### Aim
Note each line where "parts" appears, and copy it.

### Source data
━━━━━━━━━━━━━━━━
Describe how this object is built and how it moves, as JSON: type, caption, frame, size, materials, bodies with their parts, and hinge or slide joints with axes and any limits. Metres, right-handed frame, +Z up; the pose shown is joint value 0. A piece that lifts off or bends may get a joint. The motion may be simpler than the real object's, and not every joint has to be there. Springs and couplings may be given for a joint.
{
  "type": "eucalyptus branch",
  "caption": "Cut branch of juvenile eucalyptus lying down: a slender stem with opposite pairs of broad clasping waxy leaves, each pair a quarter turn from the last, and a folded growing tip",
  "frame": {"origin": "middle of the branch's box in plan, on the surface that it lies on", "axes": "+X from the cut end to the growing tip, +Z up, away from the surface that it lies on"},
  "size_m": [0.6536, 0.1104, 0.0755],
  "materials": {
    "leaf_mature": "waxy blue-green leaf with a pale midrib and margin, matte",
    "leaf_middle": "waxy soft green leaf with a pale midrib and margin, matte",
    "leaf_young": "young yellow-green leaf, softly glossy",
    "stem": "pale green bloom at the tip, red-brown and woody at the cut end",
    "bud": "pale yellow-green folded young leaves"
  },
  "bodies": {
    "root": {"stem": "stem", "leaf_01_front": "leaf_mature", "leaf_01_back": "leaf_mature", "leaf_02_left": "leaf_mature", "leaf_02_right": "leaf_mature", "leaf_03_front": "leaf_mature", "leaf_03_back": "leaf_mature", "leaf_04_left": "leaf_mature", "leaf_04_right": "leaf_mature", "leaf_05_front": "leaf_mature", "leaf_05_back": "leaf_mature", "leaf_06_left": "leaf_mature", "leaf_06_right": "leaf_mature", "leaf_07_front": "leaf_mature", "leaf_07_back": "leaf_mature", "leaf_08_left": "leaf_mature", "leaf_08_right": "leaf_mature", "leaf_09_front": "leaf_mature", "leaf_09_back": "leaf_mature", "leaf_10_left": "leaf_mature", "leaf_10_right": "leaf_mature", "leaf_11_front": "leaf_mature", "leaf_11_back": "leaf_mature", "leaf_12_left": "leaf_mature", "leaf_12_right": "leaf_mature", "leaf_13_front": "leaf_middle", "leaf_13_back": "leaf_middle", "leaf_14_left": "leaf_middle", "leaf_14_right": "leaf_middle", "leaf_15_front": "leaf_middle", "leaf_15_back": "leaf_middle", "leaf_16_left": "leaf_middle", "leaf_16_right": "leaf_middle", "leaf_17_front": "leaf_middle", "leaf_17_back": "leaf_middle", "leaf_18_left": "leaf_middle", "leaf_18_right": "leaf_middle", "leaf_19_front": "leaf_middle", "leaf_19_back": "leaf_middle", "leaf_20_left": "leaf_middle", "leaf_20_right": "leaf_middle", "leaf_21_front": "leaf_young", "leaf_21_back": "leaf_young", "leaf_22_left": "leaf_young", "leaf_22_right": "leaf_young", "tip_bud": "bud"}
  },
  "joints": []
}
━━━━━━━━━━━━━━━━
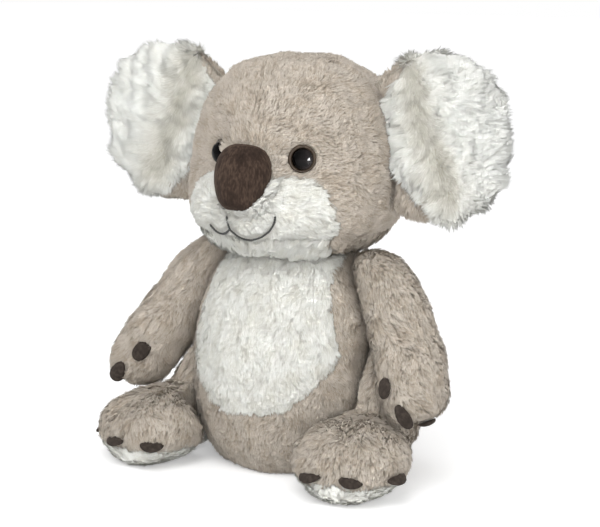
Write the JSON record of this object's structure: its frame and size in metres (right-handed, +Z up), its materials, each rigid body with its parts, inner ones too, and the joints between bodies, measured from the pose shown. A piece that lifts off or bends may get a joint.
━━━━━━━━━━━━━━━━
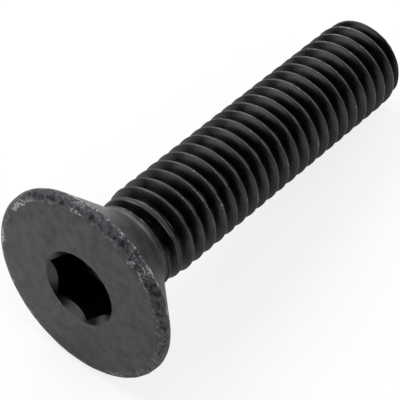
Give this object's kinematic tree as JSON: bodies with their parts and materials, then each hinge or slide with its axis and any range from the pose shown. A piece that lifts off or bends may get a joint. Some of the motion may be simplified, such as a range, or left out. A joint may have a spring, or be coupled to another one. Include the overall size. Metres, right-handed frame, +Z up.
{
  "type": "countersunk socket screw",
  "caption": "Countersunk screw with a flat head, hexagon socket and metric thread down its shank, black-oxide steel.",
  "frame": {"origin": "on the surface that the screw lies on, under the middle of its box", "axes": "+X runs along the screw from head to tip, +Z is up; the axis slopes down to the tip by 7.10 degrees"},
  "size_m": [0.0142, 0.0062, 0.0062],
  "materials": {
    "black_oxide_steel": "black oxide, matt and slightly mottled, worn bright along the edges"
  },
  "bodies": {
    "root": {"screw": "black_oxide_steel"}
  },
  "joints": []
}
━━━━━━━━━━━━━━━━
### Result of the exercise
Describe how this object is built and how it moves, as JSON: type, caption, frame, size, materials, bodies with their parts, and hinge or slide joints with axes and any limits. Metres, right-handed frame, +Z up; the pose shown is joint value 0. A piece that lifts off or bends may get a joint. The motion may be simpler than the real object's, and not every joint has to be there. Springs and couplings may be given for a joint.
Write the JSON record of this object's structure: its frame and size in metres (right-handed, +Z up), its materials, each rigid body with its parts, inner ones too, and the joints between bodies, measured from the pose shown. A piece that lifts off or bends may get a joint.
Give this object's kinematic tree as JSON: bodies with their parts and materials, then each hinge or slide with its axis and any range from the pose shown. A piece that lifts off or bends may get a joint. Some of the motion may be simplified, such as a range, or left out. A joint may have a spring, or be coupled to another one. Include the overall size. Metres, right-handed frame, +Z up.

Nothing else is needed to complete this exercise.